_What you should do_. Look for the string "follow" and copy every line that has it.

_Provided records_.
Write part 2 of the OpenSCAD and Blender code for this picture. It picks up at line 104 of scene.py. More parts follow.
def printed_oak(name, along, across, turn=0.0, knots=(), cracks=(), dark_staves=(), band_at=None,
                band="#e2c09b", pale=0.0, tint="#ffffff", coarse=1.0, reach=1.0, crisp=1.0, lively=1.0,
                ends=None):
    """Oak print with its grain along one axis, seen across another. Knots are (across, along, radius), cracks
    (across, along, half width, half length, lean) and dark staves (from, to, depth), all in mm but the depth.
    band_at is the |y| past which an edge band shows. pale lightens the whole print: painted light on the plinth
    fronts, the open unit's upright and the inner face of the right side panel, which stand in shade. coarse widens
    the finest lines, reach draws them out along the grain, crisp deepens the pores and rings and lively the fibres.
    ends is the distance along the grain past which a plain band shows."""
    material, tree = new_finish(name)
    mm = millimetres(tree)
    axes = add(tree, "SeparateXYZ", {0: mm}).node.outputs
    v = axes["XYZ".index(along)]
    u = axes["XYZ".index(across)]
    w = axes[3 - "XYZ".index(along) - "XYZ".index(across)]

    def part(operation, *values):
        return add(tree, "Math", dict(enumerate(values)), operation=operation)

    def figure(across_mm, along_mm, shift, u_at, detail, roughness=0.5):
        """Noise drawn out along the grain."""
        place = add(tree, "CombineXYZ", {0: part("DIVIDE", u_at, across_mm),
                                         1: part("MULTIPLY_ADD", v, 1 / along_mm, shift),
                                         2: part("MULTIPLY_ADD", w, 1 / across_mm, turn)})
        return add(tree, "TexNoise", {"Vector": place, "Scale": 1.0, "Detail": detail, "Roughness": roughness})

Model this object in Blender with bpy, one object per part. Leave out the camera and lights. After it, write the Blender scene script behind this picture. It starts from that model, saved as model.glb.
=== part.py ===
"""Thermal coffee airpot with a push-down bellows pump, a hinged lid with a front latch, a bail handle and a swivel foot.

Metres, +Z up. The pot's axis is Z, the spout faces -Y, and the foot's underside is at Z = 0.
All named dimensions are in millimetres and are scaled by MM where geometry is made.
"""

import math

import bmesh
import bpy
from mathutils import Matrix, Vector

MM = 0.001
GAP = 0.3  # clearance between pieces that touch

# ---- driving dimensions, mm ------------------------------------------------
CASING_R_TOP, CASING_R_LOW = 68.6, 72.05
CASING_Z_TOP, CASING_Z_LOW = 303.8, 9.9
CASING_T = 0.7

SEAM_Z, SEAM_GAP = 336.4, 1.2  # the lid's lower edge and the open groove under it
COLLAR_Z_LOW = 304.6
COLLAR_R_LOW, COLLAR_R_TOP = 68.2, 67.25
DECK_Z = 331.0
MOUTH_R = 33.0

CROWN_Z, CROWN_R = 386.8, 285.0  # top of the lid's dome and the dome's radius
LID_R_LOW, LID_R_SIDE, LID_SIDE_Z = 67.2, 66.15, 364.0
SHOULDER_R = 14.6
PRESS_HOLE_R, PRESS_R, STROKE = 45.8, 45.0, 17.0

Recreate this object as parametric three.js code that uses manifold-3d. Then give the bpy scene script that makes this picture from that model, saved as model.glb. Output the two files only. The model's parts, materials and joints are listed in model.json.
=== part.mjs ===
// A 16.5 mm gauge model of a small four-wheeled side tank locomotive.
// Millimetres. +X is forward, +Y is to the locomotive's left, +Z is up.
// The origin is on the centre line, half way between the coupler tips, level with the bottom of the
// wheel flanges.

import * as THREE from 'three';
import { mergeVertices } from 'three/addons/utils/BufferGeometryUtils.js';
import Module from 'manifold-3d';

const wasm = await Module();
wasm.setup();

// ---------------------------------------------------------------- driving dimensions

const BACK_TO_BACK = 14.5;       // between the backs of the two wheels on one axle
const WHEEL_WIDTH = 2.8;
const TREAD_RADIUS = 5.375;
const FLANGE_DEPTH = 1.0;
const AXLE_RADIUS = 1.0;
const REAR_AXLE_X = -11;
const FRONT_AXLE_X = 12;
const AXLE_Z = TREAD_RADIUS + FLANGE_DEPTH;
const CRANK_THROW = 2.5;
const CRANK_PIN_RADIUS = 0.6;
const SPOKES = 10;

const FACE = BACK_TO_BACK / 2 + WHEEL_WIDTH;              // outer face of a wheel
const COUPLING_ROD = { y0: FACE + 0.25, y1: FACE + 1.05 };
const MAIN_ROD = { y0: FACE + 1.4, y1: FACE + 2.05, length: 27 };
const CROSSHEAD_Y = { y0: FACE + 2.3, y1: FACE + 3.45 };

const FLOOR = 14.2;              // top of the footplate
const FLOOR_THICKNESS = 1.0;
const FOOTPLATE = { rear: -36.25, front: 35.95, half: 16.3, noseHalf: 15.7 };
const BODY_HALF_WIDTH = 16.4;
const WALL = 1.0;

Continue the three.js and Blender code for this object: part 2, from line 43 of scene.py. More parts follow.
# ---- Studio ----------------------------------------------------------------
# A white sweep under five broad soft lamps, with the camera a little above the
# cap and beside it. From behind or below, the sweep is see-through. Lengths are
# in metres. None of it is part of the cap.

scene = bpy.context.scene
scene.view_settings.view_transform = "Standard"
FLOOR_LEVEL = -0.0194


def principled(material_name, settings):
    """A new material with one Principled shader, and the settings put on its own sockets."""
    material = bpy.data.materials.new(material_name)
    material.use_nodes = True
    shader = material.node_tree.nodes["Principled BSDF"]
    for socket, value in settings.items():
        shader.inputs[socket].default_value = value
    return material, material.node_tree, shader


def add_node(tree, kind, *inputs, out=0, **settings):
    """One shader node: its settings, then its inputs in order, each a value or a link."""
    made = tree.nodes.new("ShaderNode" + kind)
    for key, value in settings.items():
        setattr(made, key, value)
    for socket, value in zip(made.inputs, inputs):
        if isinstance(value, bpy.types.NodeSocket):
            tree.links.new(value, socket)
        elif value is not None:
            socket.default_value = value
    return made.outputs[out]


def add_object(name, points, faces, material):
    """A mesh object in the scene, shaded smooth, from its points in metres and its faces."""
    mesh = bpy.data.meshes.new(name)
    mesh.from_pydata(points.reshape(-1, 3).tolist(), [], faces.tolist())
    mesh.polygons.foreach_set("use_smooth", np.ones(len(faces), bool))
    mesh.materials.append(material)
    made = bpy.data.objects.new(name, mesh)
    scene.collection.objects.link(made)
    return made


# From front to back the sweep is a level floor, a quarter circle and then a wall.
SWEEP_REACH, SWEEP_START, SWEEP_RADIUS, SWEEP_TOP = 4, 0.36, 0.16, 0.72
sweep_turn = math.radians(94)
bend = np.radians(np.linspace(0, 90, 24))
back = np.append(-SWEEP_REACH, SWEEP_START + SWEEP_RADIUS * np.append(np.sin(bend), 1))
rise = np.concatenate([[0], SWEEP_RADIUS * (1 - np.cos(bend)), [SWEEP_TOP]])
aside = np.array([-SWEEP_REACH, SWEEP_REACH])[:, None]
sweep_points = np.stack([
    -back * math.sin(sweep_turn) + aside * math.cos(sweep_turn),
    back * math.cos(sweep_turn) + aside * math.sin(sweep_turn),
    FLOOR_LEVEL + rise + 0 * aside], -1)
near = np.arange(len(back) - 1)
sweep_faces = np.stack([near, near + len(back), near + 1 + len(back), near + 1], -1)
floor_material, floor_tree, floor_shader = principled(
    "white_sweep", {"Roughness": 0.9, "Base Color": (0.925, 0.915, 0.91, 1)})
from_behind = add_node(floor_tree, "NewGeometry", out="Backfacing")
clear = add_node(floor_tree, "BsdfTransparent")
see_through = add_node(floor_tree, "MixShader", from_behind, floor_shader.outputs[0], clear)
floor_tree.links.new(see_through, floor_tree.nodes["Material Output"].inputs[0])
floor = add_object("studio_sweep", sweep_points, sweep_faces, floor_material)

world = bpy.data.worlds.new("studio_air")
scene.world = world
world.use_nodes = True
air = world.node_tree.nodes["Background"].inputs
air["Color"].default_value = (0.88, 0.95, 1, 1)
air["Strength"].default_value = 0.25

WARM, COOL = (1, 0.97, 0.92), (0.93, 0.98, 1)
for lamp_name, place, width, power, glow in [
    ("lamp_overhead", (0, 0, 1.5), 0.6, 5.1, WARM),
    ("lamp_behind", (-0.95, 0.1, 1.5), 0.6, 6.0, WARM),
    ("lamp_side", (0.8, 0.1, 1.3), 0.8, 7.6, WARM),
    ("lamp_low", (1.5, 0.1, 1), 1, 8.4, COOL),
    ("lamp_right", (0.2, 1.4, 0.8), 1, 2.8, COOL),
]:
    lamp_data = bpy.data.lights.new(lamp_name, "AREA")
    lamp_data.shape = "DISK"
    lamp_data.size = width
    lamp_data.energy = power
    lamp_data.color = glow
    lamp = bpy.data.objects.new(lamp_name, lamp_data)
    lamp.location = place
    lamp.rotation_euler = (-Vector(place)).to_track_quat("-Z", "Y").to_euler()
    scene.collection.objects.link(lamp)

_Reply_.
Write part 2 of the OpenSCAD and Blender code for this picture. It picks up at line 104 of scene.py. More parts follow.
Continue the three.js and Blender code for this object: part 2, from line 43 of scene.py. More parts follow.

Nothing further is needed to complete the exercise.